Duck boots are not bad for hiking, they’re just far from the best option. Waterproof features and comfort may make it tempting to take them on hikes, but once you get into longer distances or need extra traction and support, they fall flat.

Duck boots perform spectacularly in rainy and muddy conditions like what Leon Bean faced in Maine when he designed them, but the rigors of hiking are a different animal.

While duck boots won’t perform poorly, they are not a good choice for many hikes. If possible, avoid taking your duck boots on your next hiking or backpacking trip.

For most of this article, I’ll be addressing this question as related to L.L. Bean duck boots, as they are the original duck boots, and known to be very high quality.

"Note that most duck boots will perform very similarly, if not worse than Bean boots."

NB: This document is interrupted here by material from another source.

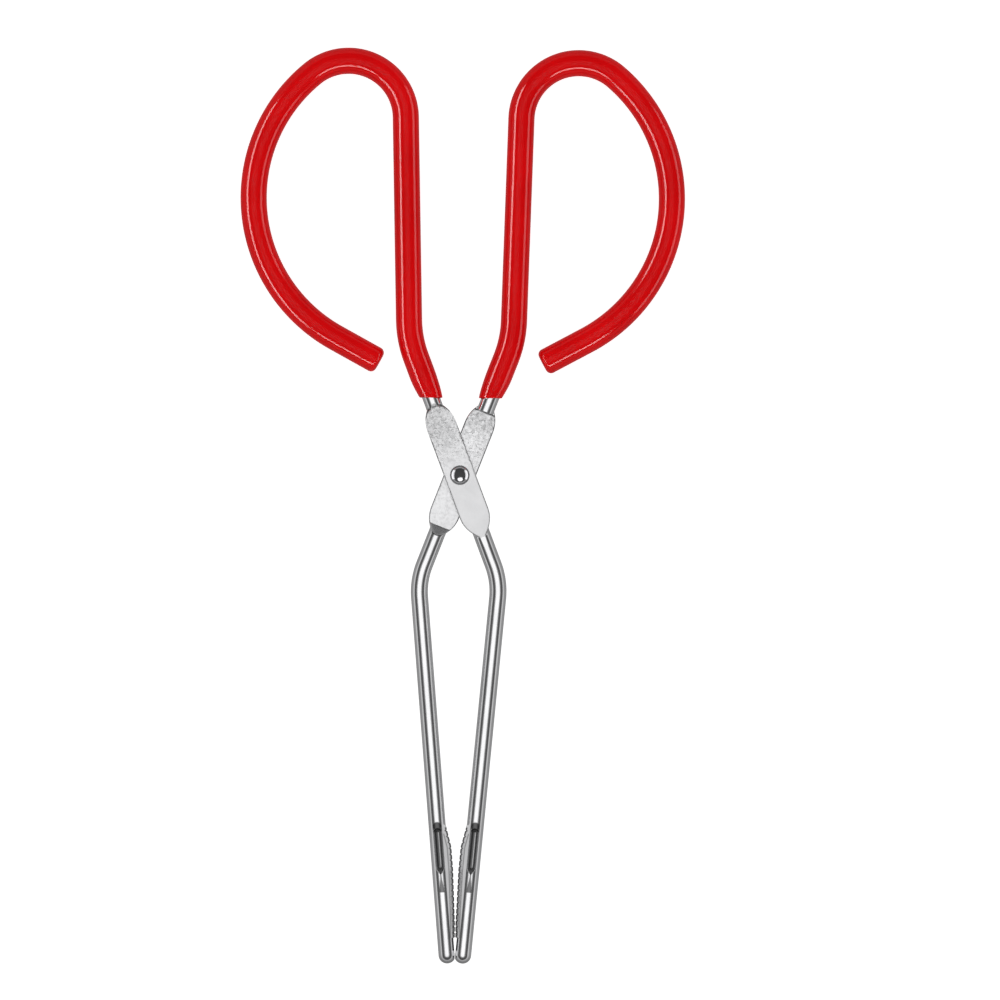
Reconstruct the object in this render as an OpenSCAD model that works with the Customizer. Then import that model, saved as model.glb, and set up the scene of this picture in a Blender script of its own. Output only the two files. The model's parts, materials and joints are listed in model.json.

Also Read: Are Logger Boots Good for Hiking?

The history of duck boots

These aesthetically odd boots began their history in 1911 when Maine hunter Leon Leonwood Bean grew tired of wet feet when hunting in western Maine.

Bean noticed the leather boots farmers wore to keep their feet dry, and he sewed the bottom of these to a leather upper of work boots to create a waterproof, durable product.

He began selling these custom made boots in 1912, dubbing them the “Maine hunting shoe”. 90% of the original models were returned but he improved the design over time.

Bean boots began to be known as a product for the outdoorsman and quickly became loved by anglers and hunters throughout the country.

The core design for all bean boots remains the same, and they are handmade in Maine to this day. Other companies offer very similar boots, styled with similar rubber lowers and leather uppers.

The story of the duck boot is directly tied to L.L. Bean, and while there are plenty of other options on the market, the Bean boot remains the premier and classic model.

Also Read: Are Timberlands Good for Hiking?

can you hike in duck boots?

To outright say duck boots can’t hike is a poor summary of their abilities. Duck boots can hike to a degree, they are just a poor option for someone who’s primarily a hiker, or who is seeking a hiking-centric boot.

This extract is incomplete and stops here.